Democrats may win on empty promises

“A penny saved is a penny earned.”—Benjamin Franklin

As of this writing, the midterm elections are around the proverbial corner, and due to weekly deadlines, this column will be published two days after Election Day. The media and our friends in the Democratic Party expect to be the majority party post Nov. 7. If not, I expect their usual carping about Election Day “fraud” and disenfranchised voters as the reasons they’re not running the show—although I would look at their inability to articulate what they stand for.
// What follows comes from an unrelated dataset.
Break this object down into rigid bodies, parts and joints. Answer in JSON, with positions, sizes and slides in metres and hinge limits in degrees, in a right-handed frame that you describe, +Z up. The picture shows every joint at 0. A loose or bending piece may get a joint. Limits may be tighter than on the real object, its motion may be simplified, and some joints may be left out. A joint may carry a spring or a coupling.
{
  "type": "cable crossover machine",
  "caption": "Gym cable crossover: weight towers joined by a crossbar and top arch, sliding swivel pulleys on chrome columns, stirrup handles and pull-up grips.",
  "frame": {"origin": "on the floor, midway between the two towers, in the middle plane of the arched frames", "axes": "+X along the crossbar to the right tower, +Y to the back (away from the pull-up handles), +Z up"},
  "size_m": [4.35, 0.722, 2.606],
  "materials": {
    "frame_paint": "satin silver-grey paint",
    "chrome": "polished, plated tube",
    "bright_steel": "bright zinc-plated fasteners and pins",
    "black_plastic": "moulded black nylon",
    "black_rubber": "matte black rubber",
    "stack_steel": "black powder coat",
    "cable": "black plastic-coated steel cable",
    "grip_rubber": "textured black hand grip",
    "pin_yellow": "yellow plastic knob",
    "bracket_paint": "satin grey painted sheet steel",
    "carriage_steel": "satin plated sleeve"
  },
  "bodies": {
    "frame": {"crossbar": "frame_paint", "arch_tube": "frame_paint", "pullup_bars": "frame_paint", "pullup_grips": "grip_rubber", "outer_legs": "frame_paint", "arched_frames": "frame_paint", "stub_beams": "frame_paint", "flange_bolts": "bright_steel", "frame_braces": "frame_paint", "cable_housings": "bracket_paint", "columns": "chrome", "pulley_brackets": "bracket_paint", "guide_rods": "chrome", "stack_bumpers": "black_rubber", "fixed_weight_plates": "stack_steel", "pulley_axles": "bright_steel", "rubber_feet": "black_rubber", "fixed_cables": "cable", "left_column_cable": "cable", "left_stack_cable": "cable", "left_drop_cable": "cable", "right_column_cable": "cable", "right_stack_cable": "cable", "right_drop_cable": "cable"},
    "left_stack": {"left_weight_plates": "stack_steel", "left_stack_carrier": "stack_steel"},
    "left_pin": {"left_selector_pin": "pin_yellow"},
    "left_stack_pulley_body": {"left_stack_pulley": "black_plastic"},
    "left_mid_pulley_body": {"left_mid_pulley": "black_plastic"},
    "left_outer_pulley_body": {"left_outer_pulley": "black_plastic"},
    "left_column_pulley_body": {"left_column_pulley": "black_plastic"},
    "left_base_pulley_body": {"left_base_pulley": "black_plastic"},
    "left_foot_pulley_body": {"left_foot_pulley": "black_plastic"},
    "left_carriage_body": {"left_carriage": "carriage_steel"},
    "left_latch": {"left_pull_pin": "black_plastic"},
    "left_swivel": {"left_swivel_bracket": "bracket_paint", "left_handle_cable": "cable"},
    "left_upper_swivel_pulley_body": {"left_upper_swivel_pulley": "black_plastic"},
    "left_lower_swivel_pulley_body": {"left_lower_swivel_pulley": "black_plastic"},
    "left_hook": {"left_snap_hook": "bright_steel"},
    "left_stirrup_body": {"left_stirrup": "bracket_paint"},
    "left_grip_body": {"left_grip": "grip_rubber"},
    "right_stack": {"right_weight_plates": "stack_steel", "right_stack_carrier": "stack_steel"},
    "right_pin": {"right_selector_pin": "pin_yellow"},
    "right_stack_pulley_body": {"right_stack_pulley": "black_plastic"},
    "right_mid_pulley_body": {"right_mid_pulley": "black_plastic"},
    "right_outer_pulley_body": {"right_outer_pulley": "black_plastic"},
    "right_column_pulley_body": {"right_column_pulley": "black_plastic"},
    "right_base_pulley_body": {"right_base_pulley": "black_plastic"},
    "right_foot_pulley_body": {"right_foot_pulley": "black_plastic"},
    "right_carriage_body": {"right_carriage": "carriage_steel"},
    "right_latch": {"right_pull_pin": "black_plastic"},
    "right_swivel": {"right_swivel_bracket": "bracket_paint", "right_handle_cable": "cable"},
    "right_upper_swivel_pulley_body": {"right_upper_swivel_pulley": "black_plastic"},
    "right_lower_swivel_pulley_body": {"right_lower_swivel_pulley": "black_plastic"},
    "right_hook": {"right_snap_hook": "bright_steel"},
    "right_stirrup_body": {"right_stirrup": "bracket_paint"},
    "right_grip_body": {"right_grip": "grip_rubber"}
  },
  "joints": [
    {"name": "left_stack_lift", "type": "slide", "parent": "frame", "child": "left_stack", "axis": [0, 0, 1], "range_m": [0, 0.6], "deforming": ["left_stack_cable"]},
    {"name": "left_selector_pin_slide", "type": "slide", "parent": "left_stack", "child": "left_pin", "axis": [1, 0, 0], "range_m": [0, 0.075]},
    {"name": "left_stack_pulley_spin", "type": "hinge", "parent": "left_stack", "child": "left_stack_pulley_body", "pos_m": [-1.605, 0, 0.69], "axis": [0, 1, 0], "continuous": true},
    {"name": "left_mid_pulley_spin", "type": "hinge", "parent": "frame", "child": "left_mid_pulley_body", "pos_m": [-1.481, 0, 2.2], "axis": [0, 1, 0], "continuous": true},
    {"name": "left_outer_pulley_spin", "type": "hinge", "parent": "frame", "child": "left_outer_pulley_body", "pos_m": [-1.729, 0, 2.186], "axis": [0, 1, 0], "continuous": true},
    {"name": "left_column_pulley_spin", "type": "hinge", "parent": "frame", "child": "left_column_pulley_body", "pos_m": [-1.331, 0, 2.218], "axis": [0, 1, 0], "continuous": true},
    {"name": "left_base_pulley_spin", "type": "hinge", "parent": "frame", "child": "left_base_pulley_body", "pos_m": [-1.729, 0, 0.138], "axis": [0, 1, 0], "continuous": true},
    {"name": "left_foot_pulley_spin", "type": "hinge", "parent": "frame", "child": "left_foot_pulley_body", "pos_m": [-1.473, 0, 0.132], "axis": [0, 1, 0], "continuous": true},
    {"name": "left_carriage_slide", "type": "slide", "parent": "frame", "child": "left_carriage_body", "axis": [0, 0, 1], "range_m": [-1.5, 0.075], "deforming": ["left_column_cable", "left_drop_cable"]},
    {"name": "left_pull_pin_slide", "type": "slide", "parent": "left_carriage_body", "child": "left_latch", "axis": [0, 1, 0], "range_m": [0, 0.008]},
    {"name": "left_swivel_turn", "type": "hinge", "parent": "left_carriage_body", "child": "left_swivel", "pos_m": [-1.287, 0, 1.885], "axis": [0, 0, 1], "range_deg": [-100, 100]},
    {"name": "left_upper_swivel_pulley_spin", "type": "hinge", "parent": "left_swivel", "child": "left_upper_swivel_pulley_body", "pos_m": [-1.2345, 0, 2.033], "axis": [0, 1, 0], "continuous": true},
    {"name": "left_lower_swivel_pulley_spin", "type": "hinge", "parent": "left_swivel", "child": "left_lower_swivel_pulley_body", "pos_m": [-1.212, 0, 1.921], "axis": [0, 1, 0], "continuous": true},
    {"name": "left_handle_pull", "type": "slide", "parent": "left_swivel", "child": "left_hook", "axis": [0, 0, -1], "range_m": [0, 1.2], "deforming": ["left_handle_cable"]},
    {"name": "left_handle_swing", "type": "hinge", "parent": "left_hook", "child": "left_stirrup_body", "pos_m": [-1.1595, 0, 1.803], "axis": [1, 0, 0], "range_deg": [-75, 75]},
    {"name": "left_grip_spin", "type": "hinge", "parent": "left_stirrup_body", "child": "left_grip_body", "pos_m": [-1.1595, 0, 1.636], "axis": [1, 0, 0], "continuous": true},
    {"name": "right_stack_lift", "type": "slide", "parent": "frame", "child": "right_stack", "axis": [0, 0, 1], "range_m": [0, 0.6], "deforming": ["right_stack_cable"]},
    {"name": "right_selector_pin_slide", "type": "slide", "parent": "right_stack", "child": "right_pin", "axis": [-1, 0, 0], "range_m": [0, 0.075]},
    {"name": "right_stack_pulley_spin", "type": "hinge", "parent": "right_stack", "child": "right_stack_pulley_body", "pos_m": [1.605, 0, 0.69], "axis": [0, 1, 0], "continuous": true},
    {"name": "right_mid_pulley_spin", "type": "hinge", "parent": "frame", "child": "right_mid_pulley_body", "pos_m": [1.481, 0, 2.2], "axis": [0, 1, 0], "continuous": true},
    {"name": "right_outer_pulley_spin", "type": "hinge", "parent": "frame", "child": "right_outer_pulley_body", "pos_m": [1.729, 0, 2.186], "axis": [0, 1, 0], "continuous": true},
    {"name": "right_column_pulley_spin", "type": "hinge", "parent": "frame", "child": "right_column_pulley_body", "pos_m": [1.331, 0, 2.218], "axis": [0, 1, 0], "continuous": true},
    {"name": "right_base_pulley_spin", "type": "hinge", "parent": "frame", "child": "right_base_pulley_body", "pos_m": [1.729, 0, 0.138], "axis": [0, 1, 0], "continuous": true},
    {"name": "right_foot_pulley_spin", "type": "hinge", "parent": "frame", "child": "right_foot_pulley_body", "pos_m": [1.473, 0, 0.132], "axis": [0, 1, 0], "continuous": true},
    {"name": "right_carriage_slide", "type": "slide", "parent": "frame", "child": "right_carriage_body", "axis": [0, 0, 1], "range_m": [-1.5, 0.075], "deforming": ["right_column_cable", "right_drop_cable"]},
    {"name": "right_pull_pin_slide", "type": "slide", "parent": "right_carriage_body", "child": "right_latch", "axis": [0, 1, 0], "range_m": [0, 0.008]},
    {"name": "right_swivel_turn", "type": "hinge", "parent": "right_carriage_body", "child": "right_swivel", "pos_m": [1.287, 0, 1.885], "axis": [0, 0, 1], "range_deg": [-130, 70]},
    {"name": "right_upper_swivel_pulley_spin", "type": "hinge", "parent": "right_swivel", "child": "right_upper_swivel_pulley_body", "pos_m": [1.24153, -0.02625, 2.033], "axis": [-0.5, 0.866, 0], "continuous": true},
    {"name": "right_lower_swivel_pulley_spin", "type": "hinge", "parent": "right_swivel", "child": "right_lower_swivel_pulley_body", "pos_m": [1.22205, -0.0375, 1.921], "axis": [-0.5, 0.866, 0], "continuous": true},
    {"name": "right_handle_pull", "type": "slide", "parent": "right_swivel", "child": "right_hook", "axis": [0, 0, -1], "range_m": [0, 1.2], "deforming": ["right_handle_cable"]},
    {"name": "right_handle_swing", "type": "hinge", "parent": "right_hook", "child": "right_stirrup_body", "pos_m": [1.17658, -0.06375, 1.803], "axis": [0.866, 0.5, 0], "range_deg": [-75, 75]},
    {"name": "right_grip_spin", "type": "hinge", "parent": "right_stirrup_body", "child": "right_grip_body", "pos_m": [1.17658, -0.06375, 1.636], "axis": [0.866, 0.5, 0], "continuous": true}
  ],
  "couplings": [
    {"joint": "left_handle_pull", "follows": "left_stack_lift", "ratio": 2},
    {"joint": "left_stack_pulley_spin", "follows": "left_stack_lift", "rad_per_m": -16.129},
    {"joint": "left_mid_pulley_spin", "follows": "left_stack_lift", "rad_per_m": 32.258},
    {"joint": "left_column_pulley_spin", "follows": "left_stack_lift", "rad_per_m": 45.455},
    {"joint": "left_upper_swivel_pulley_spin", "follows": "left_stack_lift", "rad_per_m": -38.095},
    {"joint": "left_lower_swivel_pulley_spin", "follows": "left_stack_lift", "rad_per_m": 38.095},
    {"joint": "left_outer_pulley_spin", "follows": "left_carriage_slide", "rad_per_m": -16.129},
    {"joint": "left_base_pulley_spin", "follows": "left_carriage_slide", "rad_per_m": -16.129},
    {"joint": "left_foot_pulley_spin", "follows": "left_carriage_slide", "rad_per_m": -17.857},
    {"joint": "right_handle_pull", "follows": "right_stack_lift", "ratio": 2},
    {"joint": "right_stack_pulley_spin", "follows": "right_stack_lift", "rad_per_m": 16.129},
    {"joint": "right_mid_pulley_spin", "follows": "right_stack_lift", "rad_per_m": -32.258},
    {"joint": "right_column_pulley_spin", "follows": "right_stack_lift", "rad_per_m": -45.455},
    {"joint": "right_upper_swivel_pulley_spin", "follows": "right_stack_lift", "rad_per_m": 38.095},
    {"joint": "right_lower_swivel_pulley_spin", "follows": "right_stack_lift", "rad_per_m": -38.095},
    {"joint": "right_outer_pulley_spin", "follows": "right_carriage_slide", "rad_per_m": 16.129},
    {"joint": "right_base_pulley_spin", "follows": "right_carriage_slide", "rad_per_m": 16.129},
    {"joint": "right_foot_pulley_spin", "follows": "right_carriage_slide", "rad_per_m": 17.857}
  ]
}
Still, it’s not as though we don’t already know their platform: infanticide, racism and cut-and-run.

They just prefer euphemisms like right-to-choose and stem-cell research, affirmative action, and “a strategy.” Because as we all know, had John Kerry been elected president back in 2004, Christopher Reeve would have walked, Michael J. Fox’s bout with Parkinson’s would be over, and Iraq would be a paradise on Earth.

Still let’s look at the early voting results for this election to date. The Associated Press reported that a record number of Washoe County took advantage of early voting. Some 20 percent of the 190,845 eligible voters had voted by end of day Nov. 4.
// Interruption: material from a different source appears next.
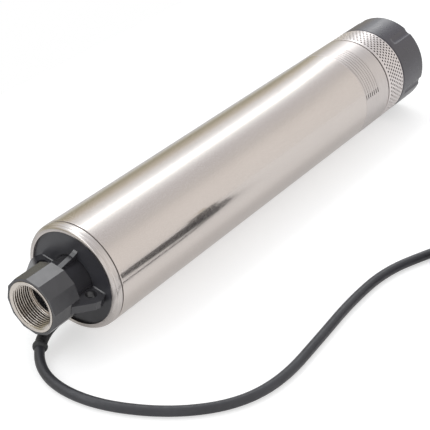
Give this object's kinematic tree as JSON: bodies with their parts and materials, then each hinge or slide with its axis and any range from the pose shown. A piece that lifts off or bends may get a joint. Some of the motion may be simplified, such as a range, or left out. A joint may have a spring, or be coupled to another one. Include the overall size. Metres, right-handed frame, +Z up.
{
  "type": "submersible pump",
  "caption": "Slim stainless submersible borehole pump lying on its side, with a threaded outlet, rope lugs, slotted intake, fluted end cap and a coiled power cable.",
  "frame": {"origin": "on the ground under the middle of the pump's length, with the pump lying on its side", "axes": "+X along the pump's axis from the discharge mouth towards the end cap, +Z up, +Y to the far side from the cable's coil"},
  "size_m": [0.6032, 0.479, 0.098],
  "materials": {
    "steel_mirror": "mirror polished stainless steel",
    "steel_brushed": "brushed stainless steel",
    "steel_insert": "turned stainless steel",
    "black_plastic": "satin moulded plastic",
    "cap_plastic": "matt moulded plastic",
    "inner_plastic": "natural moulded plastic",
    "rubber_black": "soft black rubber",
    "cable_rubber": "smooth rubber cable jacket",
    "lead_copper": "insulated copper lead",
    "core_steel": "laminated electrical steel",
    "windings": "enamelled copper",
    "aluminium_cast": "cast aluminium",
    "bearing_steel": "ground bearing steel",
    "shaft_steel": "ground stainless steel",
    "seal_face": "lapped seal face",
    "strap": "woven strap",
    "pin_brass": "plated brass"
  },
  "bodies": {
    "pump": {"head_ring": "steel_mirror", "outer_tube": "steel_mirror", "intake_sleeve": "steel_brushed", "discharge_head": "black_plastic", "head_plate": "black_plastic", "head_o_ring": "rubber_black", "thread_insert": "steel_insert", "valve_seat": "rubber_black", "valve_guide": "inner_plastic", "valve_spring": "shaft_steel", "gland_seal": "rubber_black", "cable_relief": "rubber_black", "cable_tail": "cable_rubber", "phase_lead": "lead_copper", "neutral_lead": "lead_copper", "earth_lead": "lead_copper", "upper_spider": "inner_plastic", "motor_can": "steel_brushed", "wiring_tray": "inner_plastic", "capacitor": "aluminium_cast", "upper_bracket": "aluminium_cast", "upper_bearing_outer": "bearing_steel", "upper_bearing_balls": "bearing_steel", "stator_core": "core_steel", "stator_windings": "windings", "motor_flange": "aluminium_cast", "lower_bearing_outer": "bearing_steel", "lower_bearing_balls": "bearing_steel", "oil_seal": "rubber_black", "seal_seat": "seal_face", "pump_lantern": "inner_plastic", "inlet_casing": "inner_plastic", "shaft_bush": "rubber_black", "cap_spigot": "black_plastic", "cap_o_ring": "rubber_black", "power_cable": "cable_rubber", "cable_coil": "cable_rubber", "coil_tie": "strap", "plug_body": "rubber_black", "plug_pins": "pin_brass", "stage_casing_1": "inner_plastic", "stage_casing_2": "inner_plastic", "stage_casing_3": "inner_plastic", "stage_casing_4": "inner_plastic"},
    "rotor": {"shaft": "shaft_steel", "rotor_core": "core_steel", "rotor_end_rings": "aluminium_cast", "upper_bearing_inner": "bearing_steel", "lower_bearing_inner": "bearing_steel", "seal_ring": "seal_face", "seal_bellows": "rubber_black", "shaft_spacers": "shaft_steel", "shaft_nut": "shaft_steel", "impeller_1": "inner_plastic", "impeller_2": "inner_plastic", "impeller_3": "inner_plastic", "impeller_4": "inner_plastic"},
    "valve": {"valve_poppet": "inner_plastic"},
    "strainer": {"strainer_ring": "steel_brushed"},
    "cap": {"end_cap": "cap_plastic"}
  },
  "joints": [
    {"name": "rotor_spin", "type": "hinge", "parent": "pump", "child": "rotor", "pos_m": [0.0115, 0, 0.049], "axis": [1, 0, 0], "continuous": true},
    {"name": "valve_lift", "type": "slide", "parent": "pump", "child": "valve", "axis": [-1, 0, 0], "range_m": [0, 0.007], "stiffness_N_per_m": 150, "springref_m": -0.006, "deforming": ["valve_spring"]},
    {"name": "strainer_slide", "type": "slide", "parent": "pump", "child": "strainer", "axis": [1, 0, 0], "range_m": [0, 0.012]},
    {"name": "cap_turn", "type": "hinge", "parent": "strainer", "child": "cap", "pos_m": [0.2655, 0, 0.049], "axis": [1, 0, 0], "range_deg": [0, 720]}
  ],
  "couplings": [
    {"joint": "strainer_slide", "follows": "cap_turn", "m_per_rad": 0.00095492}
  ]
}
“Statewide, election officials said the combined total of early and absentee ballots would approach 300,000—half of all those expected to vote by the time polls close next Tuesday.”

About 15,000 mailed in absentee ballots, continued the article. “A breakdown of the more than 55,000 early and absentee voters in the county shows that 21,721, or 39 percent, were Democrats and 26,012, or 47 percent, were Republicans.”

It should come as no surprise that these numbers were eminently encouraging to your never-humble host. Of course, if you are curious as to why, consider that even when Democrats hold voter registration drives, that is no guarantee those they register will show up to vote. I mean, why should they? Your average Democrat has bigger problems in life. We’re talking about a group of people that can’t get their “stuff” together long enough to become financially self-sufficient in the wealthiest nation that has ever existed.

That may explain the reason Democrats prefer to give ex-felons the right to vote. Or perhaps not.

What is equally stupefying is that this crowd continually votes for wealthy white guys who keep telling them they will tax other wealthy white guys up the ying-yang and that this will create jobs. And as we all know, higher taxes mean the poor and downtrodden get taken care of, right? Which perhaps explains why, according to the U.S. Census Bureau, www.census.gov, high-tax blue states have lower incidences of home ownership than lower-tax red states. For example, the People’s Republics of California, New York and the District of Columbia are at 59.7 percent, 55.9 percent, and 45.8 percent of home ownership. Nevada, Wyoming and Texas by comparison clock in at 63.4 percent, 72.8 percent, and 65.9 percent.

And yet Understanding Poverty in America by Robert Rector and Kirk A. Johnson found the following: 46 percent of “poor” households own their homes, 76 percent have air conditioning, 75 percent own one car, with 30 percent owning two, 97 percent have at least one color television; 62 percent have cable or satellite and 25 percent had cell phones.

Here’s noted economist and author Walter E. William’s suggestion: “Complete high school; get a job, any kind of a job; get married before having children; and be a law-abiding citizen. Among both black and white Americans so described, the poverty rate is in the single digits.”

This sounds to me like Franklin’s sage advice.